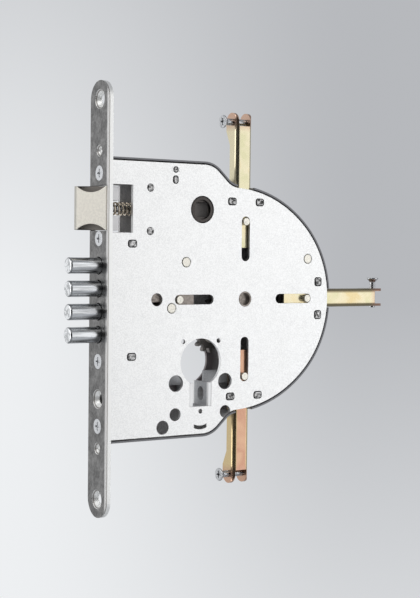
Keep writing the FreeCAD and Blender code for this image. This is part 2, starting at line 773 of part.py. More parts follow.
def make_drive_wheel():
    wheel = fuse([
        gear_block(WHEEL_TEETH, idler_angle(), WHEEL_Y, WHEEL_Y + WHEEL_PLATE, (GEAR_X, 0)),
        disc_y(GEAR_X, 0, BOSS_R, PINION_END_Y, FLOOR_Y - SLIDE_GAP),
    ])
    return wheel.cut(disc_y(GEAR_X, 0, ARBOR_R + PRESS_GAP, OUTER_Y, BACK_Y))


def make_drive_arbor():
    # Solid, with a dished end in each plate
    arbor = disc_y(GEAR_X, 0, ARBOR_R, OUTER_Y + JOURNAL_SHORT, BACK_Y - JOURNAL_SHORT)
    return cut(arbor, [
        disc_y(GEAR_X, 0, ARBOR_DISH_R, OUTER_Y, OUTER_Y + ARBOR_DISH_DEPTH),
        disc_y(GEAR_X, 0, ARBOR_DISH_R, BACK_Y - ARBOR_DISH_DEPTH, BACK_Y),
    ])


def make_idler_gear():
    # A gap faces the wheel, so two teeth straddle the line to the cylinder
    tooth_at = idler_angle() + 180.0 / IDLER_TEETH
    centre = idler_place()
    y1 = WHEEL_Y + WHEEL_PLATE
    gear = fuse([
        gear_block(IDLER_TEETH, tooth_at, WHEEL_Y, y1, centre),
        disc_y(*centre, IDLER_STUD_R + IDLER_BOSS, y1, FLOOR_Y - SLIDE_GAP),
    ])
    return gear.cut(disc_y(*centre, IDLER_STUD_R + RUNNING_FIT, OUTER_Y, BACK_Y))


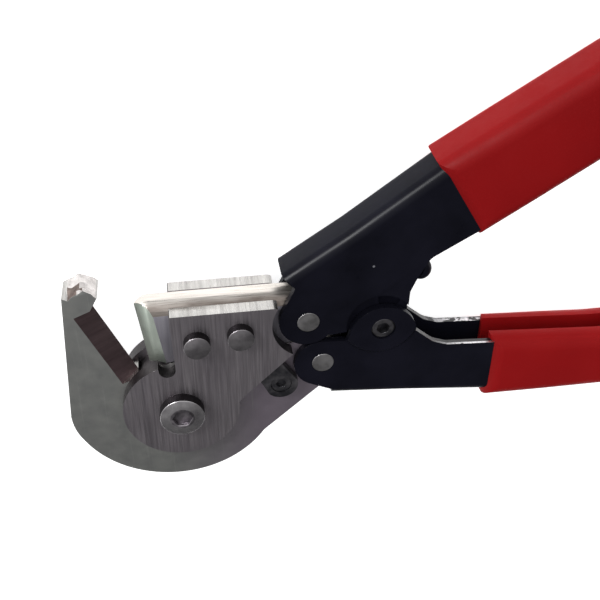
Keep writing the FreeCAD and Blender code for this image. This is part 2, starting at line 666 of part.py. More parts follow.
==
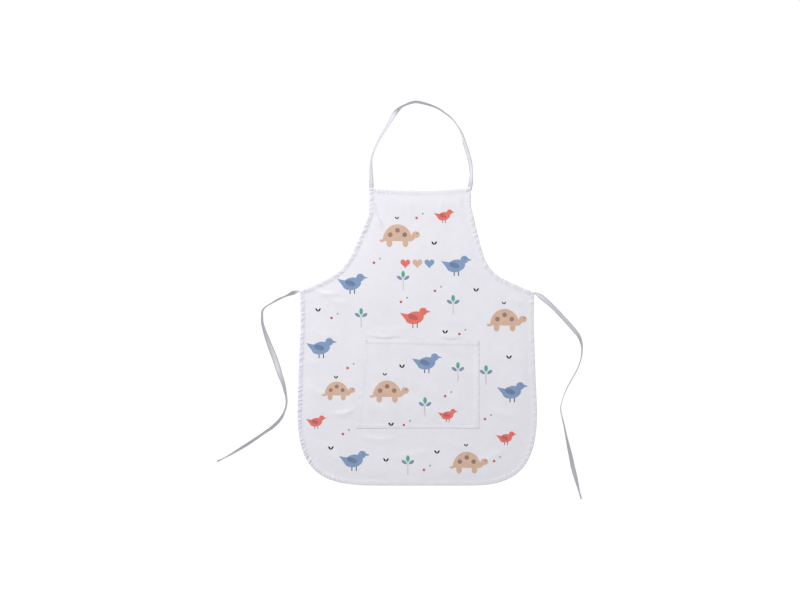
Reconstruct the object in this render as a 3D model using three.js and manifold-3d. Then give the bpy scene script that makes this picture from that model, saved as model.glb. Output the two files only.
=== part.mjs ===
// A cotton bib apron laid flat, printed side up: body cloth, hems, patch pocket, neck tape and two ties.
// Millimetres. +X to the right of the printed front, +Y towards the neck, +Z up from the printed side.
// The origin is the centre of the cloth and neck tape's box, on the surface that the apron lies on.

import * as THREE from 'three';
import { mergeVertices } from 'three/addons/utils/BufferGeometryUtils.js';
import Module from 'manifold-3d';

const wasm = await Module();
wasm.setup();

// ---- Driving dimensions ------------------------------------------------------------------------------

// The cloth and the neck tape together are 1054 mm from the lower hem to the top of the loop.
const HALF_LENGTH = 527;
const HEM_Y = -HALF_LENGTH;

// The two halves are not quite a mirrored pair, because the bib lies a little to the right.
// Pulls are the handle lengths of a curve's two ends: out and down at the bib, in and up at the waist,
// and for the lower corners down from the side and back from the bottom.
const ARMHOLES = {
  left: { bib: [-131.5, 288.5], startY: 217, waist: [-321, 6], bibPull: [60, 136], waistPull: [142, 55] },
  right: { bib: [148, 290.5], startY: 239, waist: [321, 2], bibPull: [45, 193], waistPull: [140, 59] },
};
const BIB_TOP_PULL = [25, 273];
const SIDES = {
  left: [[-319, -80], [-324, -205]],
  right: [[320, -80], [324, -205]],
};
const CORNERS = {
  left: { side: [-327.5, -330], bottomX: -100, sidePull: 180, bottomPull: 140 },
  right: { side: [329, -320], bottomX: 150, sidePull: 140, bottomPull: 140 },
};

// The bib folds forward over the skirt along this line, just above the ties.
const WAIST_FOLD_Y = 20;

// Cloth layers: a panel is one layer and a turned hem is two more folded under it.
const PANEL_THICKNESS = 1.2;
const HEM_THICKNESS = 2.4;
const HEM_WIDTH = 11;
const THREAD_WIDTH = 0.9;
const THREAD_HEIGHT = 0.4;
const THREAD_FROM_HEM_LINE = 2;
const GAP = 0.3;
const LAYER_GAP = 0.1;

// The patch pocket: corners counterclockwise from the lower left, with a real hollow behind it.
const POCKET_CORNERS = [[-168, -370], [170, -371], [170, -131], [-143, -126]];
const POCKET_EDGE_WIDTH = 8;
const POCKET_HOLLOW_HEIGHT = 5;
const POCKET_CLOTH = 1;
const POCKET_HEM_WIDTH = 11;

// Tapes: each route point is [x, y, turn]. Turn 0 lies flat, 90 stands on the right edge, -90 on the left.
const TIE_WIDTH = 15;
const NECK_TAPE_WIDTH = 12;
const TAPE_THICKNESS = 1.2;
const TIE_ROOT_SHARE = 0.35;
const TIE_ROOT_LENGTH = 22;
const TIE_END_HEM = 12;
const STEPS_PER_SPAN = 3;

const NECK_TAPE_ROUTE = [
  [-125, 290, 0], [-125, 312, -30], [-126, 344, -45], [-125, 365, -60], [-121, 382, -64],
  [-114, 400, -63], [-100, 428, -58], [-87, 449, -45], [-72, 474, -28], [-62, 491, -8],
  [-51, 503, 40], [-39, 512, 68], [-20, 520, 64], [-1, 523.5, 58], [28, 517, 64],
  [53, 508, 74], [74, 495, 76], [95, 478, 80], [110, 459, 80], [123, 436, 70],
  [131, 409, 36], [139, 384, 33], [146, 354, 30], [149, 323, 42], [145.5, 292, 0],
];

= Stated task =
Transcribe nothing but the lines from the line with "Reconstruct the object" through the line with "---- Driving dimensions", reproducing each exactly.

= Answer =
Reconstruct the object in this render as a 3D model using three.js and manifold-3d. Then give the bpy scene script that makes this picture from that model, saved as model.glb. Output the two files only.
=== part.mjs ===
// A cotton bib apron laid flat, printed side up: body cloth, hems, patch pocket, neck tape and two ties.
// Millimetres. +X to the right of the printed front, +Y towards the neck, +Z up from the printed side.
// The origin is the centre of the cloth and neck tape's box, on the surface that the apron lies on.

import * as THREE from 'three';
import { mergeVertices } from 'three/addons/utils/BufferGeometryUtils.js';
import Module from 'manifold-3d';

const wasm = await Module();
wasm.setup();

// ---- Driving dimensions ------------------------------------------------------------------------------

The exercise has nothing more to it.